The Way Ahead for Osmosis and DeFi Appchains
Osmosis is working towards providing a first-class user experience to its users, including offering margin trading and lending as part of its core product. They are working with Mars Protocol on integrating lending directly into the Osmosis trading engine. The team is also exploring several creative approaches to dealing with MEV such as threshold encryption, fee discrimination, building Flashbots-like features into the base protocol, and internalizing MEV.
As a trailblazer in DeFi appchains, Osmosis takes advantage of the robust developer tooling and asynchronous composability provided by the Cosmos ecosystem and has the potential to bring significant impact to the overall DeFi ecosystem.
On Mesh Security, Osmosis may need to work to address some of the challenges and risks associated with Mesh Security, such as centralization risks and the complexity of cross-chain collaboration and governance.
On MEV protection, Osmosis has already demonstrated its capabilities and advantages, especially in threshold encryption. This paves the way for more effective MEV protection solutions, potentially giving Osmosis a competitive edge over similar projects in the Ethereum ecosystem.
Building on liquid staking which offers competitive rates and moderate lengths of lock-up periods, further innovations like demand loans and leveraged staking can provide users with more flexible liquidity management options, further increasing capital efficiency and staking rates.

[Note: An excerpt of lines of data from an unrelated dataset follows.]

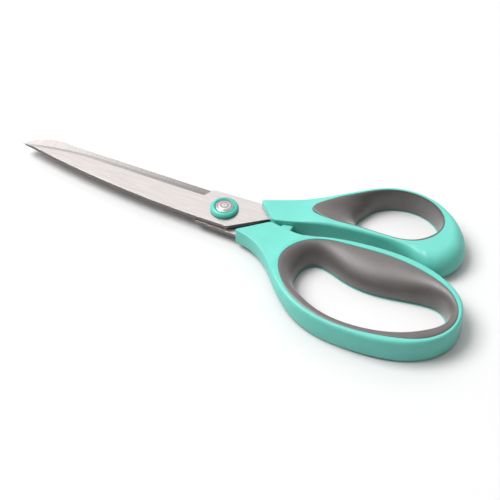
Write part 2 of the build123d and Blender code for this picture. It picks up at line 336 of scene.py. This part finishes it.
def ground_steel(name, low, high, roughness, size_mm, stretch, depth_mm, shaded_to_pivot=False):
    # Stainless steel ground on a belt: hair-fine parallel scratches that draw the reflections out
    # across them. The grit's lines are drawn coarser than the real ones so that they show. The
    # blanked sides are the same steel, duller, with upright tool marks, and darker by painted
    # shade.
    # With the flag set, painted shade darkens the steel from the tips to the pivot.
    made, tree, surface, place = new_material(name, Metallic=1.0)
    lines = noise(tree, place, size_mm, stretch, detail=3.0)
    broad = noise(tree, place, 12.0)
    shade = tinted(tree, between(tree, lines, 0, 1), low, high)
    # Painted shade: the steel is darkened from the tips towards the pivot.
    if shaded_to_pivot:
        far = add_node(tree, "ShaderNodeSeparateXYZ", links={0: place}).outputs["X"]
        painted_darkening = between(tree, far, 1.0, 0.42, -0.095, -0.02)
        shade = add_node(tree, "ShaderNodeVectorMath", links={0: shade, 1: painted_darkening},
                         operation="MULTIPLY").outputs["Vector"]
    tree.links.new(shade, surface.inputs["Base Color"])
    gloss = add_node(tree, "ShaderNodeMath", links={0: between(tree, lines, -0.05, 0.05),
                                                    1: between(tree, broad, roughness - 0.03,
                                                               roughness + 0.03)},
                     operation="ADD")
    tree.links.new(gloss.outputs["Value"], surface.inputs["Roughness"])
    bumped(tree, surface, lines, depth_mm)
    return made


def turned_steel():
    # Nickel-plated steel, turned on a lathe: fine rings round the axis that make the light fan out
    # from the middle. The rings are drawn coarser than the real ones so that they show.
    ring_spacing = 0.25 * MM
    made, tree, surface, place = new_material("steel_turned", Metallic=1.0)
    centre = add_node(tree, "ShaderNodeMapping", {"Location": tuple(-PIVOT)}, {"Vector": place})
    rings = add_node(tree, "ShaderNodeTexWave", {"Scale": 1 / ring_spacing / 20,
                                                 "Distortion": 0.6, "Detail": 1.0,
                                                 "Detail Scale": 2.0},
                     {"Vector": centre.outputs["Vector"]}, wave_type="RINGS", rings_direction="Z")
    shade = tinted(tree, rings.outputs["Fac"], "#989294", "#C9C3C4")
    tree.links.new(shade, surface.inputs["Base Color"])
    tree.links.new(between(tree, rings.outputs["Fac"], 0.26, 0.34, 0, 1),
                   surface.inputs["Roughness"])
    bumped(tree, surface, rings.outputs["Fac"], 0.002)
    return made


def nylon():
    # Nylon, stamped from sheet: milky white and waxy.
    made, tree, surface, place = new_material("nylon_sheet", IOR=1.53, Subsurface_Weight=0.3,
                                              Subsurface_Scale=0.001)
    shade = tinted(tree, noise(tree, place, 2.0), "#D9D5C8", "#E6E3D8")
    tree.links.new(shade, surface.inputs["Base Color"])
    tree.links.new(between(tree, noise(tree, place, 0.5), 0.35, 0.45),
                   surface.inputs["Roughness"])
    return made


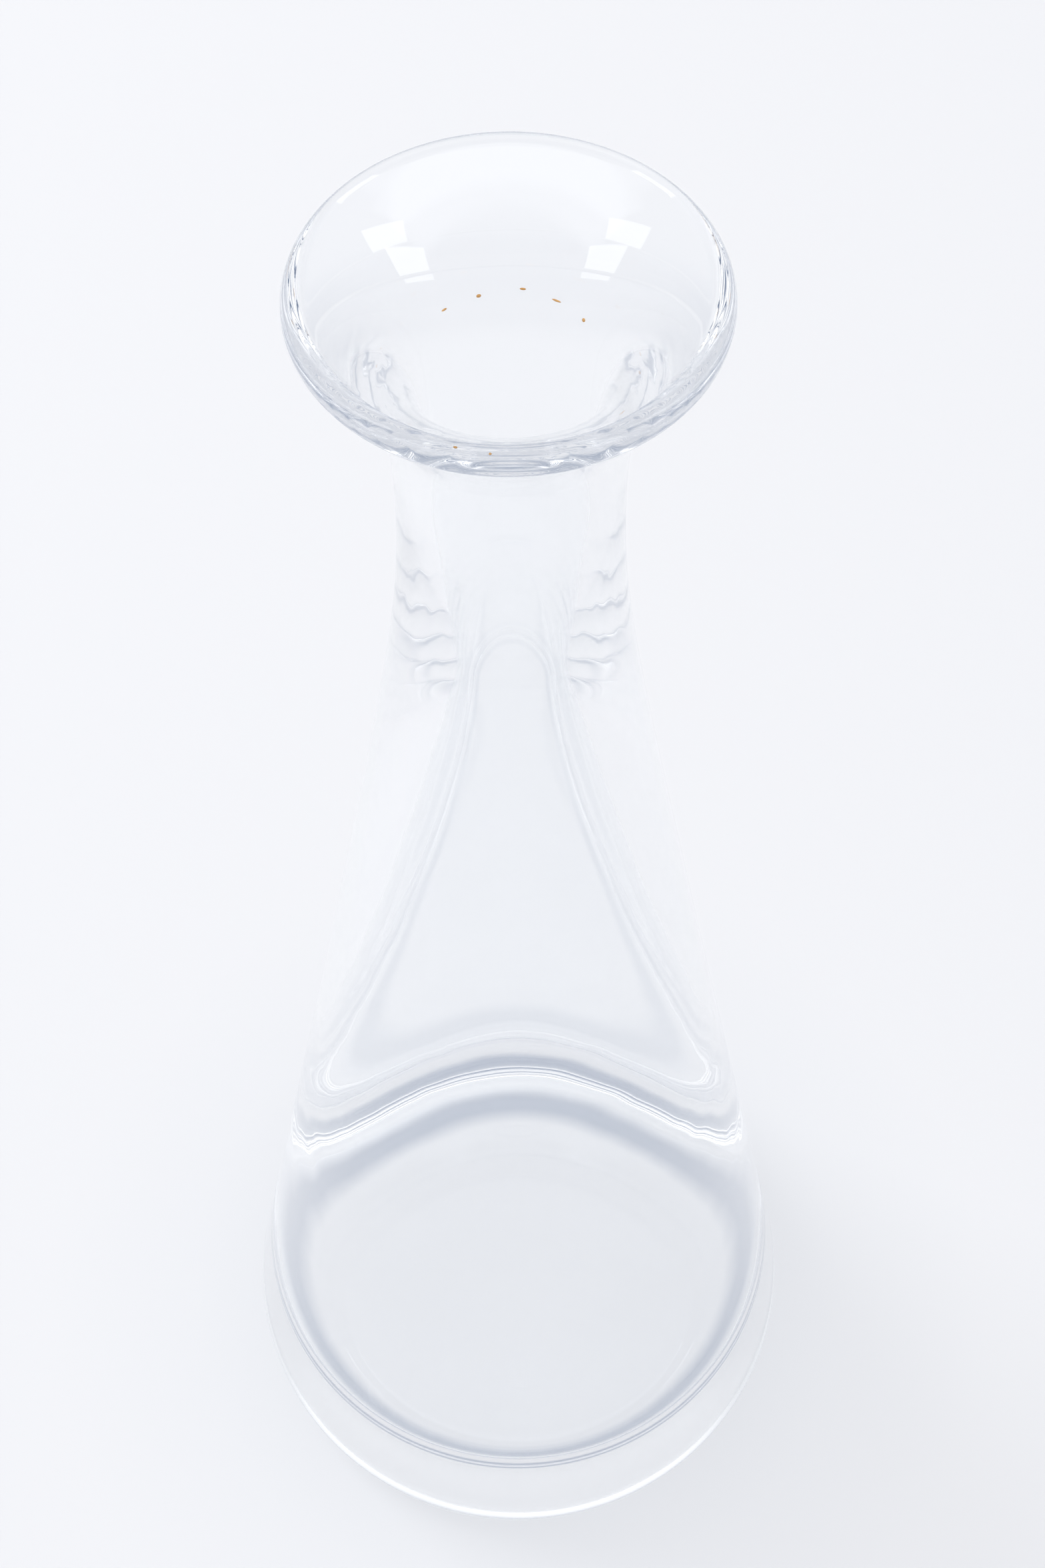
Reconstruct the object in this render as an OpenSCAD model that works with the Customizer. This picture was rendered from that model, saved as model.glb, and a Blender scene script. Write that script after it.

Last but not least, we are bullish on innovations around stablecoins. Stablecoins have the potential to become an important pillar for Osmosis’ development. By introducing a diversified range of innovative stablecoins, Osmosis can consolidate its position as a liquidity hub within Cosmos, facilitating the development of its liquidity market. Expectedly, users will benefit from more diversified trading and investment opportunities to meet their different needs.